L’Indép : Que dire de la question du fichier électoral ?

A N D : C’est un faux problème. De la pure distraction. Il y a des hommes chargés de faire ce travail. Je serais entendu par les partis politiques, ils sortiraient de ce débat. Ceux qui devraient faire le travail, qu’on leur donne des listes propres et provisoires qu’ils examineront lors d’une révision exceptionnelle ou lors d’une révision ordinaire qui commencera d’octobre à décembre. J’ai appris que la DGE a un budget de plus de trois milliards.

Elle a de quoi faire ce travail. C’est elle qui doit élaborer et suivre les listes électorales. Il faut qu’elle fasse son travail. Donc, je ne peux pas comprendre tout ce débat sur le fichier. C’est pourquoi, j’ai dit que c’est un piège tendu aux partis politiques qui vont passer tout le temps à se disputer, sans jamais s’entendre et finalement on viendra leur dire que, puisque vous ne vous êtes pas entendus, il faut une transition.

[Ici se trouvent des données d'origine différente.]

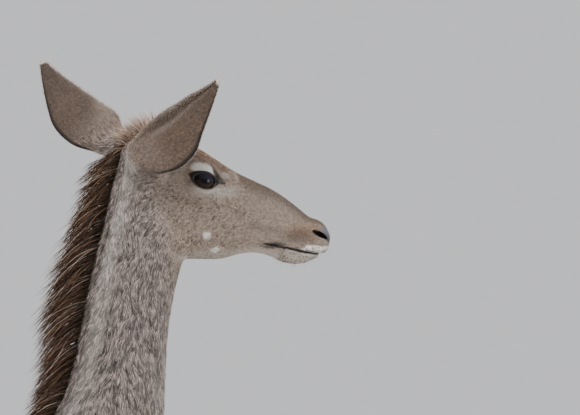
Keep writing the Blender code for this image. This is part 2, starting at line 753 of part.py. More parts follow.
def make_feet(name, sections, line, side, stride, leg, horn):
    """Two claws under the pastern and two dewclaws behind it."""
    centre_x, y = foot_centre(sections, line, stride)
    point, down = coronet_cut(centre_x)
    fetlock = leg_sections(sections, line, stride)[-5]
    for place, outward in (("outer", side), ("inner", -side)):
        hoof = claw("hoof", centre_x, side * y, outward, (point, down))
        finish(hoof, f"hoof_{name}_{place}", horn)
        spot = (fetlock[2] + 0.004, side * y + outward * 0.0135)
        small = dewclaw("dewclaw", *spot, outward, leg)
        finish(small, f"dewclaw_{name}_{place}", horn)


def centre_box(objects):
    """Moves everything so that the origin is under the middle of the whole box."""
    points = [v.co for obj in objects for v in obj.data.vertices]
    middle = [0.5 * (min(p[k] for p in points) + max(p[k] for p in points)) for k in (0, 1)]
    for obj in objects:
        obj.data.transform(Matrix.Translation((-middle[0], -middle[1], 0)))


def main():
    for obj in list(bpy.data.objects):
        bpy.data.objects.remove(obj)
    rng = random.Random(7)
    coat = material("coat", COAT, 0.85)
    neck_coat = material("neck_coat", NECK_COAT, 0.85)
    leg_coat = material("leg_coat", LEG_COAT, 0.85)
    ear_coat = material("ear_coat", EAR_COAT, 0.85)
    tail_coat = material("tail_coat", TAIL_COAT, 0.85)
    horn = material("hoof_horn", HORN_BLACK, 0.45)
    eye_surface = material("eye", EYE_BLACK, 0.08)
    between_eyes = (EYE_X, EYE_HEIGHT)

    body = make_body()
    parts = {n: copy_of(body, n) for n in ("neck", "torso", "legs")}
    turn_head(body)
    head_point, head_normal = cut_plane(HEAD_CUT, HEAD_TURN)
    shoulder_point, shoulder_normal = cut_plane(SHOULDER_CUT)

    neck = combined(parts["neck"], neck_mane(rng), "UNION")
    neck = largest(turn_head(neck))
    keep_side(neck, head_point, -head_normal)
    keep_side(neck, shoulder_point, shoulder_normal)
    finish(largest(neck), "neck", neck_coat)

    torso = combined(parts["torso"], spine_crest(rng), "UNION")
    torso = largest(torso)
    keep_side(torso, shoulder_point, -shoulder_normal)
    legs = parts["legs"]
    middle_x = (FRONT_LEG_X + HIND_LEG_X) / 2
    step_up = (HIND_LEG_TOP - FRONT_LEG_TOP) / (FRONT_LEG_X - HIND_LEG_X)
    level = Vector((step_up, 0, 1)).normalized()
    leg_point = Vector((middle_x, 0, (FRONT_LEG_TOP + HIND_LEG_TOP) / 2))
    keep_side(torso, leg_point, level)
    keep_side(legs, leg_point, -level)
    finish(largest(torso), "torso", coat)
    for name, sections, line, side, stride in LEGS:
        leg = copy_of(legs, name)
        keep_side(leg, (0, 0, 0), (0, side, 0))
        keep_side(leg, (middle_x, 0, 0), (1 if "front" in name else -1, 0, 0))
        centre_x, _ = foot_centre(sections, line, stride)
        point, down = coronet_cut(centre_x)
        keep_side(leg, point, -down)
        finish(largest(leg), f"leg_{name}", leg_coat)
        make_feet(name, sections, line, side, stride, leg, horn)
    bpy.data.objects.remove(legs)

    head = make_head()
    bare_head = turn_head(copy_of(head, "bare_head"))
    lids = [eyelids(side) for side in (-1, 1)]
    head = combined(head, lids + poll_tuft(rng, between_eyes), "UNION")
    eyes = [make_eye(side) for side in (-1, 1)]
    sockets = [grown(eye, "socket", 0.0005) for eye in eyes]
    cutters = [eye_opening(side) for side in (-1, 1)]
    cutters += [nostril(between_eyes, side) for side in (-1, 1)]
    cutters.append(mouth_groove(between_eyes))
    combined(head, sockets, "DIFFERENCE")
    combined(head, cutters, "DIFFERENCE")
    head = turn_head(largest(head))
    keep_side(head, head_point, head_normal)
    finish(largest(head), "head", coat)
    for eye in eyes:
        finish(turn_head(eye), eye.name, eye_surface)
    for ear in EARS:
        finish(make_ear(*ear, (bare_head, body)), ear[0], ear_coat)
    bpy.data.objects.remove(bare_head)
    bpy.data.objects.remove(body)

    tail = thinned(loft("tail", TAIL, 2), 300)
    combined(tail, tail_locks(rng), "UNION")
    combined(tail, [grown(torso, "clear", 0.0005)], "DIFFERENCE")
    finish(largest(tail), "tail", tail_coat)
    centre_box([o for o in bpy.data.objects if o.type == "MESH"])


main()
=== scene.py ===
"""The finish of a life-size greater kudu cow: skin, coat, mane, eyes and hooves.

Metres. +X is the way the trunk faces, +Y is her left and +Z is up. She is drawn straight, from
the same tables as the solids, a coat's depth inside them, and her coat is tufts rooted in that
skin and laid along its flow. Every piece is turned at the neck and put in its place at the end.
"""

import math
import random

import bmesh
import bpy
import numpy as np
from mathutils import Matrix, Vector
from mathutils.kdtree import KDTree


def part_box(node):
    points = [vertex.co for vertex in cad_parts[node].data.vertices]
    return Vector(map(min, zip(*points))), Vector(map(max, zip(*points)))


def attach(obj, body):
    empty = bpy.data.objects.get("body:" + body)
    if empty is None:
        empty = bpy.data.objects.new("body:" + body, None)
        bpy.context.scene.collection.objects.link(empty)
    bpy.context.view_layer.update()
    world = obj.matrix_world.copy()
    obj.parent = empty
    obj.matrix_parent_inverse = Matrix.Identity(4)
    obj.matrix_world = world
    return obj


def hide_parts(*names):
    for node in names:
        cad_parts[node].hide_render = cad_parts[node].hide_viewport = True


# Sizes shared with the solids
WITHERS_HEIGHT = 1.21
EYE_HEIGHT = 1.76
EYE_X = 0.62  # the eyes, forward of the middle of the trunk, before the head is turned
FRONT_LEG_X = 0.30
HIND_LEG_X = -0.655
EAR_LENGTH = 0.235
EYE_RADIUS = 0.0215
HOOF_LENGTH = 0.078
GAP = 0.0003  # between nodes that touch

# The head is turned about the upright line of the neck
NECK_AXIS_X = 0.49
HEAD_TURN = math.radians(15)
TURN_FROM, TURN_TO = 1.22, 1.58

# A section is (top x, top z, bottom x, bottom z, half width, widest, squareness, y).
# Widest is how far down the widest level lies, and squareness is the power of its outline.
# The trunk's sections are upright, and heights are measured from the withers.
TRUNK = (
    (-0.705, -0.17, -0.705, -0.33, 0.040, 0.45, 2.0, 0),
    (-0.680, -0.105, -0.690, -0.42, 0.095, 0.42, 2.0, 0),
    (-0.600, -0.050, -0.610, -0.50, 0.140, 0.42, 2.1, 0),
    (-0.470, -0.018, -0.470, -0.52, 0.165, 0.42, 2.2, 0),
    (-0.300, -0.026, -0.300, -0.500, 0.172, 0.48, 2.2, 0),
    (-0.100, -0.038, -0.100, -0.530, 0.200, 0.55, 2.1, 0),
    (0.080, -0.030, 0.080, -0.545, 0.203, 0.56, 2.1, 0),
    (0.210, 0.000, 0.230, -0.540, 0.175, 0.58, 2.0, 0),
    (0.300, -0.010, 0.350, -0.505, 0.150, 0.58, 2.0, 0),
    (0.400, -0.080, 0.440, -0.440, 0.118, 0.52, 2.0, 0),
    (0.470, -0.180, 0.490, -0.360, 0.070, 0.50, 2.0, 0),
)

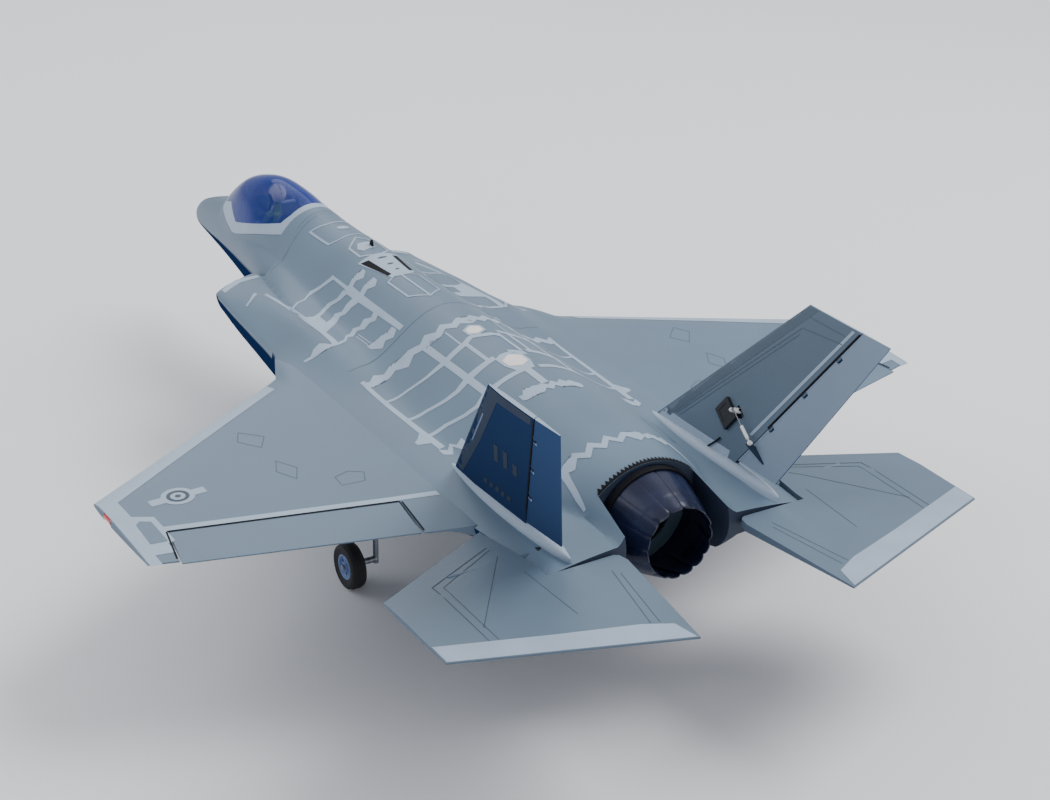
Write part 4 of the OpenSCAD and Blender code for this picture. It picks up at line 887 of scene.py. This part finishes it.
# Bands beside the spine, forward group.
side_marks = [
    zigzag(3, 5, (22, 451, 7), (38, 451, 7)),
    zigzag(3, 5, (22, 474, 8), (38, 474, 8)),
    along((40, 415, 2), (40.5, 446, 2.5), (40.5, 450, 7), (41, 480, 6), (42, 560, 4.5)),
    across((41, 418, 6), (50, 411, 5), (57, 405, 7), (61, 406, 3), (68, 412, 3), (76, 413, 3), (84, 419, 4)),
    across((43, 450, 9), (50, 449, 6), (57, 443, 7), (63, 444, 6), (70, 449, 5), (74, 452, 7)),
    across((43, 473, 13), (50, 470, 10), (56, 471, 8), (60, 466, 10), (66, 470, 11), (74, 475, 12)),
    [(73, 449), (73, 481), (86, 493), (86, 447), (79, 451)],
    along((83.5, 356, 3), (85, 400, 3), (86, 440, 3.5), (87.5, 490, 4.5), (89, 520, 6)),
    across((88, 344, 7), (92, 347, 6), (98, 353, 4), (105, 358, 4)),
    across((43, 512, 9), (48, 516, 9), (52, 510, 12), (58, 512, 9), (62, 506, 8), (68, 510, 7),
            (72, 508, 4), (78, 516, 4), (86, 520, 4), (93, 519, 5), (99, 508, 5), (106, 510, 6),
            (112, 516, 5), (119, 514, 4)),
    zigzag(3, 5, (45, 554, 8), (62, 551, 12), (68, 544, 9)),
    along((64, 516, 0.8), (64, 545, 0.8)),
    along((66.5, 516, 0.8), (66.5, 545, 0.8)),
    # centre pattern
    zigzag(3.4, 8, (-9, 607, 9), (22, 603, 10), (44, 600, 11), (62, 600, 12), (78, 594, 10), (100, 594, 9)),
    along((98, 588, 4), (98, 640, 4.5), (97, 690, 5), (96, 730, 6)),
    [(98, 694), (104, 702), (109, 706), (109, 711), (99, 717)],
    across((100, 735, 10), (94, 741, 9), (89, 733, 6), (86, 742, 9), (80, 738, 7)),
    along((43.5, 604, 6), (43.5, 660, 5.5), (44, 715, 6)),
    along((24.5, 609, 1.6), (24.5, 640, 1.6)),
    along((21.5, 640, 3.4), (21.5, 682, 3.6)),
    across((13, 635, 6), (22, 640, 7), (44, 643, 7), (60, 640, 4), (76, 634, 3.5), (97, 631, 3.5)),
    across((16, 681, 7), (24, 682, 7), (42, 683, 9), (56, 686, 6), (66, 683, 5), (80, 675, 4.5),
           (97, 670, 4.5)),
    across((8, 716, 6), (30, 716, 6), (45, 716, 8), (56, 720, 5), (66, 717, 5), (80, 708, 5), (97, 705, 5)),
]
centre_marks = [
    # open trapezoid round the two vents, with the strip between them
    [(21.5, 434), (12.5, 485), (4, 489), (-4, 489), (-12.5, 485), (-21.5, 434)],
    # cross bars of the centre pattern
    along((4.5, 716, 7), (4.5, 746, 7)),
    along((-11, 640, 3.4), (-11, 682, 3.4)),
    across((-11, 646, 8), (-6, 641, 6), (2, 640, 6), (13, 635, 6)),
    across((-12, 688, 8), (-6, 683, 7), (1, 680, 8)),
    [(-8, 686), (-8, 702), (-3, 717), (12, 717), (17, 700), (17, 684), (10, 680), (-1, 680)],
    zigzag(2.6, 4.4, (-27, 757, 7), (-14, 752, 9), (8, 752, 9), (24, 749, 10), (31, 750, 8)),
    zigzag(4.4, 8.5, (-27, 851, 8), (0, 850, 8), (30, 849, 9), (52, 849, 8)),
    zigzag(4.4, 8.5, (-52, 849, 8), (-27, 851, 8)),
]
for s in (1, -1):
    centre_marks.append(along((s * 51, 848, 7), (s * 53.5, 862, 5), (s * 56, 880, 4), (s * 57, 892, 2)))
film("fuselage_bands", side_marks + flip(side_marks), on_deck, pale, grid=3)
film("fuselage_centre_bands", centre_marks, on_deck, pale, lift=0.3)
outline_marks = ribbon([(22, 333), (22, 374), (15, 379), (0, 380), (-15, 379), (-22, 374), (-22, 333),
                         (-6, 340), (6, 340), (22, 333)], 2.0)
outline_marks += frame_of([(16, 404), (16, 427), (0, 440), (-16, 427), (-16, 404), (0, 388)], 2.0)
outline_marks += frame_of([(19, 489), (19, 529), (3, 545), (-14, 532), (-14, 492), (3, 481)], 1.8)
outline_marks += ribbon([(3, 484), (3, 542)], 2.0)
film("fuselage_outlines", outline_marks, on_deck, pale, grid=6, lift=0.34)
film("panel_spot", [disc(-3, 356, 6.5, 4.5, 20), [(-6, 404), (6, 404), (11, 414), (8, 421), (-6, 419)]],
     on_deck, pale, lift=0.3)
vents = [[(12.6, 440), (9.4, 480), (13.2, 480), (19.6, 437)]]
film("vent_shadows", vents + flip(vents), on_deck, black, lift=0.46)
film("vent_rivets", [disc(0, 444, 5, 1.6, 14), disc(0, 460, 3.4, 1.5, 14), disc(0, 474, 2.2, 1.4, 14)],
     on_deck, line_dark, lift=0.46)
POINT_UP = math.radians(30)
film("cream_hexagons", [disc(4.5, 626, 7.8, 7.6, 6, POINT_UP), disc(4.5, 697, 11, 12, 6, POINT_UP)],
     on_deck, cream, lift=0.46)
film("hexagon_borders", frame_of(disc(4.5, 626, 10.5, 10.2, 6, POINT_UP), 2.4), on_deck, pale, lift=0.4)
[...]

Lorsque j’ai fait part de cette remarque à certains de mes interlocuteurs, ils m’ont taxé de faire des procès d’intention et qu’ATT a dit qu’il va partir. Vous savez, je suis médecin de formation, je cherche à comprendre les choses concrètement. A preuve, dans le budget 2010-2011, il n’y a pas une ligne prévue pour les élections. Quand j’ai écouté le collectif budgétaire, j’ai entendu une ligne concernant le référendum, mais je n’ai rien entendu sur les autres élections. Il va falloir revoir tout cela.